Encore une fois, l’observation et la symbolique amènent les guérisseurs à proposer des techniques particulières. Puisque l’on « pisse de peur », il suffit de boire les urines de la personne la plus sage de la famille et, donc, la moins apeurée, pour « guérir la peur » et si, malgré tout, l’effroi s’installe, il faut l’éliminer avec les urines. Il est intéressant de voir que de nos jours, en France, il existe une technique de soin, pratiquée par des médecins patentés et exécutée par des pharmaciens non moins diplômés, appelée « isothérapie gazeuse » qui consiste le plus sérieusement du monde à prélever les urines du patient, à leur faire subir de mystérieuses transformations plus ou moins inspirées de l’homéopathie et à les lui faire réabsorber. Une ordonnance que j’ai eu l’occasion de détenir était ainsi libellée :
«ISO-URINE TH D1 FI 30 ml « ISO-URINE TH D6 FI 30 ml « 10 gouttes, 1 fois par jour la première semaine, 5 jours sur 7.

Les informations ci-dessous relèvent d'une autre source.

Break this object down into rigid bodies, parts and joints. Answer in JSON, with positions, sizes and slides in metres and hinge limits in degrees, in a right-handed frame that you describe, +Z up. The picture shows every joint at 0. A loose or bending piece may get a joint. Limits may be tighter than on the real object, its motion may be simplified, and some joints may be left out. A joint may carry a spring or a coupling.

«ISO-URINE TH D15 FI 30 ml « 10 gouttes, 1 fois par jour la deuxième semaine, 5 jours sur 7.
« ISO-URINE TH D30 FI 30 ml « 10 gouttes, 1 fois par jour la troisième semaine, 5 jours sur 7.
« Puis continuer dans le même ordre. »
On suppose que le D mentionne la dilution. Quant au FI ? On reste confondu que des « docteurs en médecine » puissent ainsi, sans vergogne, franchir le Rubicon du charlatanisme.